I wouldn’t have believed it, but Yugo Sakamoto’s mix of Japanese slacker comedy and assassin buddy action comedy is an utterly fantastic piece of work that makes its genre mix work by the simple but difficult to achieve virtue of being good at all the genres it is made of.

The slacker comedy is relatable to anyone who ever had to suffer through job interviews, bad working conditions and insane work, and is certainly made even funnier by the loving depiction of the weird and deeply localized version of crap work the film chooses to inflict on its characters. In particular, there’s a longer sequence of scenes about a maid café that’s funny by virtue of being only lightly exaggerated. Here, the film also demonstrates some of its quieter virtues by putting some actual humanity into the most grotesque situations, which makes it curiously lacking in cynicism for a film about two ruthless professional killers. Of course, the maid café is also the point where the girls’ real jobs and their unloved fake jobs will collide, because Sakamoto’s script is often genuinely clever in working with these kinds of contrasts – for the jokes and for the serious moments.
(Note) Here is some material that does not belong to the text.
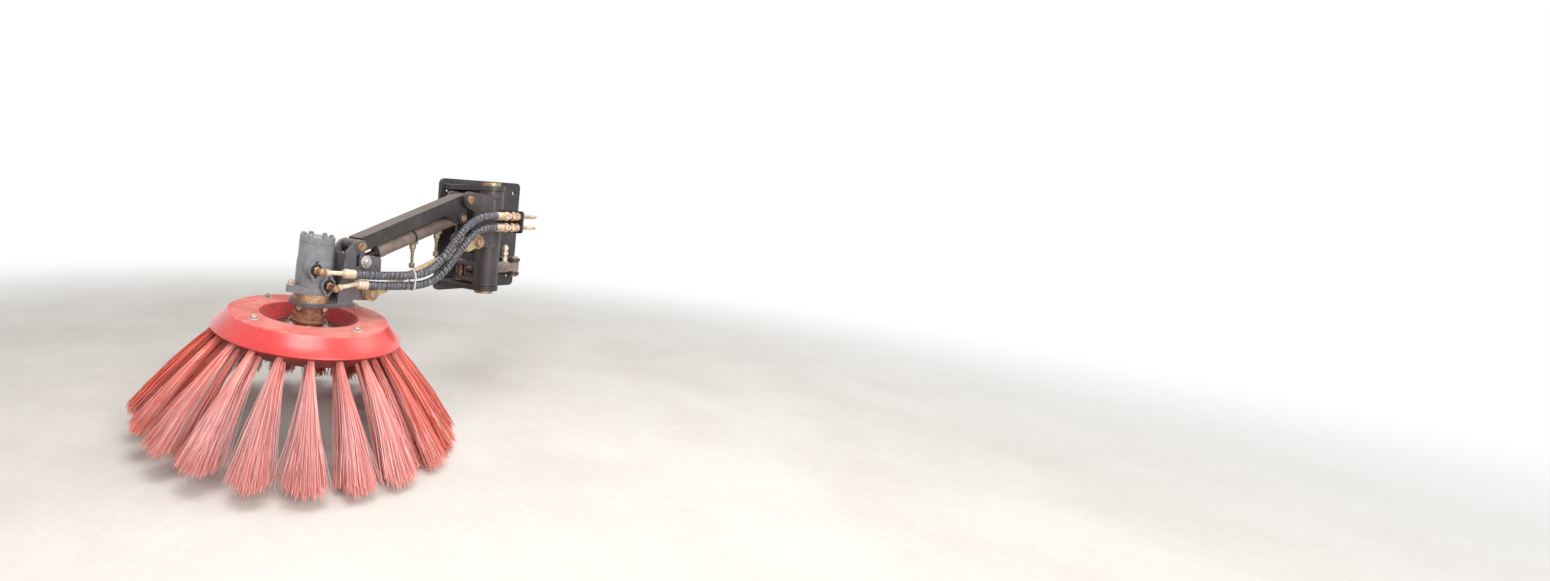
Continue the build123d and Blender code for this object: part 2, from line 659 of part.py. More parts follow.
# Brush cover: one pressed sheet with a well, a flat ring and a sloping flange
slope = math.atan2(cover_lip_drop, cover_lip_r - cover_flat_r)
skew = sheet * math.tan(slope / 2)
cover_section = Polyline(
    (cover_well_r - sheet, -cover_well_depth),
    (cover_well_r - sheet, 0),
    (cover_flat_r, 0),
    (cover_lip_r, -cover_lip_drop),
    (cover_lip_r - sheet * math.sin(slope), -cover_lip_drop - sheet * math.cos(slope)),
    (cover_flat_r - skew, -sheet),
    (cover_well_r, -sheet),
    (cover_well_r, -cover_well_depth),
    close=True,
)
turn_plane = Plane(origin=(0, 0, 0), x_dir=(1, 0, 0), z_dir=(0, -1, 0))
cover = revolve(turn_plane * make_face(cover_section), Axis.Z)
save("brush_cover", brush_at * cover, "crimson")

# Tuft board under the cover; its upper face follows the cover's flange
flange_back = 4
board_section = Polyline(
    (cover_well_r + board_gap, -sheet),
    (cover_flat_r - skew, -sheet),
    (
        cover_lip_r - sheet * math.sin(slope) - flange_back * math.cos(slope),
        -cover_lip_drop - sheet * math.cos(slope) + flange_back * math.sin(slope),
    ),
    (board_edge_r, -board_edge_drop),
    (board_face_r, -board_face_drop),
    (cover_well_r + board_gap, -board_inner_depth),
    close=True,
)
board = revolve(turn_plane * make_face(board_section), Axis.Z)


def tuft_section(depth, width):
    """A tuft's cross section, a rectangle with its corners cut at 45 degrees."""
    corner = tuft_corner_share * min(depth, width)
    return chamfer(Rectangle(depth, width).vertices(), corner)


# Tufts: each has a straight root in its socket and flares to its tip
tufts = []
sockets = []
for root_r, root_t, tip_r, tip_t in tuft_rows:
    lean = math.degrees(math.atan2(tip_r - root_r, root_t - tip_t))
    length = math.hypot(tip_r - root_r, root_t - tip_t)
    tip_width = tuft_tip_width * tip_r / tuft_rows[0][2]
    root = tuft_section(tuft_root, tuft_root)
    tip = tuft_section(tuft_tip_depth, tip_width)
    flare = loft([Pos(0, 0, -tuft_neck) * root, Pos(0, 0, -length) * tip], ruled=True)
    tuft = extrude(Pos(0, 0, tuft_socket) * root, -tuft_socket - tuft_neck) + flare
    opening = tuft_section(tuft_root + 2 * tuft_socket_gap, tuft_root + 2 * tuft_socket_gap)
    socket = extrude(Pos(0, 0, tuft_socket) * opening, -2 * tuft_socket)
    root_at = Pos(root_r, 0, root_t) * Rot(0, -lean, 0)
    for n in range(tuft_count):
        turn = Rot(0, 0, tuft_phase + n * 360 / tuft_count)
        tufts.append(brush_at * turn * root_at * tuft)
        sockets.append(turn * root_at * socket)
board -= sockets
save("tuft_board", brush_at * board, "firebrick")
save("bristle_tufts", Compound(children=tufts), "salmon")

# Motor port fittings: a collar on each port, a bent pipe that turns to the rear, and the hose's ferrule
port_out = (brush_at * Pos(0, -1, 0)).position - ring_centre
for letter, (x, t) in zip("ab", port_rows):
    port = (brush_at * Pos(x, -port_face, t)).position
    start, after = (Vector(ring_centre.X + run, hose_y, ring_centre.Z + height)
                    for run, height in hose_routes[letter][:2])
    heading = (after - start).normalized()
    ferrule_back = start - heading * ferrule_length
    bend = port + port_out * ((hose_y - port.Y) / port_out.Y)
    line = FilletPolyline(port, bend, ferrule_back, radius=fitting_bend_r)
    fitting = sweep(Plane(origin=port, z_dir=port_out) * Circle(tube_d / 2), path=line)
    collar = Cylinder(fitting_collar_r, fitting_collar_length, align=up)
    fitting += Plane(origin=port, z_dir=port_out).location * collar
    ferrule = Cylinder(ferrule_d / 2, ferrule_length, align=up)
    fitting += Plane(origin=ferrule_back, z_dir=heading).location * ferrule
    save(f"motor_fitting_{letter}", fitting, "khaki")

# Hoses: each lies in two lengths that meet near the tie, one to the motor and one to the turret
tie_heights = []
for letter, route in hose_routes.items():
    points = [Vector(ring_centre.X + run, hose_y, ring_centre.Z + height) for run, height in route]
    straight = (points[2] - points[1]) * (1 / (points[2].X - points[1].X))
    split = points[1] + straight * (ring_centre.X + hose_split_run - points[1].X)
    tie_heights.append((points[1] + straight * (ring_centre.X + hose_tie_run - points[1].X)).Z)
    for name, stretch in (
        (f"hose_front_{letter}", points[:2] + [split]),
        (f"hose_rear_{letter}", [split] + points[2:]),
    ):
        radii = []
        for before, corner, after in zip(stretch, stretch[1:], stretch[2:]):
            half_turn = math.radians((corner - before).get_angle(after - corner)) / 2
            shorter = min((corner - before).length, (after - corner).length)
            radii.append(0.45 * shorter / math.tan(half_turn))
        line = FilletPolyline(*stretch, radius=radii)
        tube = sweep(Plane(origin=line @ 0, z_dir=line % 0) * Circle(hose_d / 2), path=line)
        print(name, "length", round(line.length, 1), "radii", [round(r) for r in radii])
        save(name, tube, "black")

# The tie that holds the two hoses together
tie_frame = Plane(
    origin=(ring_centre.X + hose_tie_run, hose_y, tie_heights[0]), x_dir=(0, 1, 0), z_dir=(1, 0, 0)
)
loops = []
for radius in (hose_d / 2 + hose_tie_gap + hose_tie_thick, hose_d / 2 + hose_tie_gap):
    loops.append(flat_outline(Circle(radius), Pos(0, tie_heights[1] - tie_heights[0]) * Circle(radius)))
tie_loop = extrude(tie_frame * (loops[0] - loops[1]), hose_tie_width / 2, both=True)
save("hose_tie", tie_loop, "ivory")


def hex_bolt(across, head, washer_r, washer):
    bolt = Cylinder(washer_r, washer, align=up)
    return bolt + extrude(Pos(0, 0, washer) * RegularPolygon(across / 2, 6, major_radius=False), head)


# Bolts of the cover and of the hub
bolts = []
for n in range(cover_bolt_count):
    turn = Rot(0, 0, cover_bolt_phase + n * 360 / cover_bolt_count)
    bolts.append(brush_at * turn * Pos(cover_bolt_circle_r, 0, 0) * hex_bolt(19, 12, 15, 3))
save("cover_bolts", Compound(children=bolts), "goldenrod")
bolts = []
for n in range(hub_bolt_count):
    turn = Rot(0, 0, n * 360 / hub_bolt_count)
    seat = Pos(hub_bolt_circle_r, 0, hub_seat + hub_flange_thick)
    bolts.append(brush_at * turn * seat * hex_bolt(13, 8, 9, 1.5))
save("hub_bolts", Compound(children=bolts), "goldenrod")

print(len(written), "nodes")
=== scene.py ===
# %% [markdown]
# # A street sweeper's side broom, dressed in Blender
# The CAD model comes in as a fixed frame: every plate, pin and tube already stands where it belongs, in
# metres, with X to the rear of the truck, Y inboard and Z up. This script adds what CAD leaves out: thousands
# of bristles, the ribbed hoses, bolt heads and welds, and paint that has been at work on the road.

# %% Load the CAD frame
import json
import math

import bpy
from mathutils import Matrix, Vector, noise


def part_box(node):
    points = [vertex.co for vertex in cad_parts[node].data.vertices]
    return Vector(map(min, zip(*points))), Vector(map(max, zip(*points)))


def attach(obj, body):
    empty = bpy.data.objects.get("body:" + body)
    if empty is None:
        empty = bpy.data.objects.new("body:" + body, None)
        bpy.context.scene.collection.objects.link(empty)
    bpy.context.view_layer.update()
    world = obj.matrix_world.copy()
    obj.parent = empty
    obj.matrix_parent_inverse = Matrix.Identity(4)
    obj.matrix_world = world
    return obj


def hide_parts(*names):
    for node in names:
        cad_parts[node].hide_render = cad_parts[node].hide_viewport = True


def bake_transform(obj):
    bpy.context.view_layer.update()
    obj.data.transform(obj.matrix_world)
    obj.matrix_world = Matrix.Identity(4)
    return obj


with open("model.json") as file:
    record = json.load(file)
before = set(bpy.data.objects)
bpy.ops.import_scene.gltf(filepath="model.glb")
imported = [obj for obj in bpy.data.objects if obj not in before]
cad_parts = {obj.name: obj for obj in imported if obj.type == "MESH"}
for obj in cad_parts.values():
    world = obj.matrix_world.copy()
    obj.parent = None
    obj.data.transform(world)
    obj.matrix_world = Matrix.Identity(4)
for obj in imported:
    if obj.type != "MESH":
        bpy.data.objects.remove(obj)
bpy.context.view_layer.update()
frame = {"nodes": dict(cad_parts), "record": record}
nodes = frame["nodes"]

# %% [markdown]
# ## Sockets that take part in Python arithmetic
# Node trees get long when they are wired one link at a time. The class below wraps one socket, so that
# `1 - mask * 0.5` adds its Math nodes by itself. Vectors go through Vector Math and colours through Mix,
# because a Math node would turn a colour grey. The second class makes any other node from its type, its
# settings, which are set first, and what goes into its sockets.


# %% Terms and graphs
def operator(operation, swapped=False):
    """The method of a term that adds the node for one of Python's operators."""

    def method(self, other):
        return self.joined(operation, other, self) if swapped else self.joined(operation, self, other)

    return method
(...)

As an action film, this has that most curious of things – heavily MMA influenced action I find actually fun to look at; it certainly helps that Izawa – who is thirty, so not at all just out of high school – is an experienced stunt performer and screen fighter and sells complex and very technical moves with verve and a kind of manic energy that’s impossible not to admire the hell out of. The climactic fight – that also gives Takaishi plenty of opportunity to shine - is particularly great in this regard. It is also, as is much of the film, inventive and creative in its loving play with clichés and tropes.

Lastly, as a buddy movie, this very simply thrives on the fun chemistry between the two lead actresses, as well as the simple fact that Baby Assassins’ jokes tend to be genuinely funny.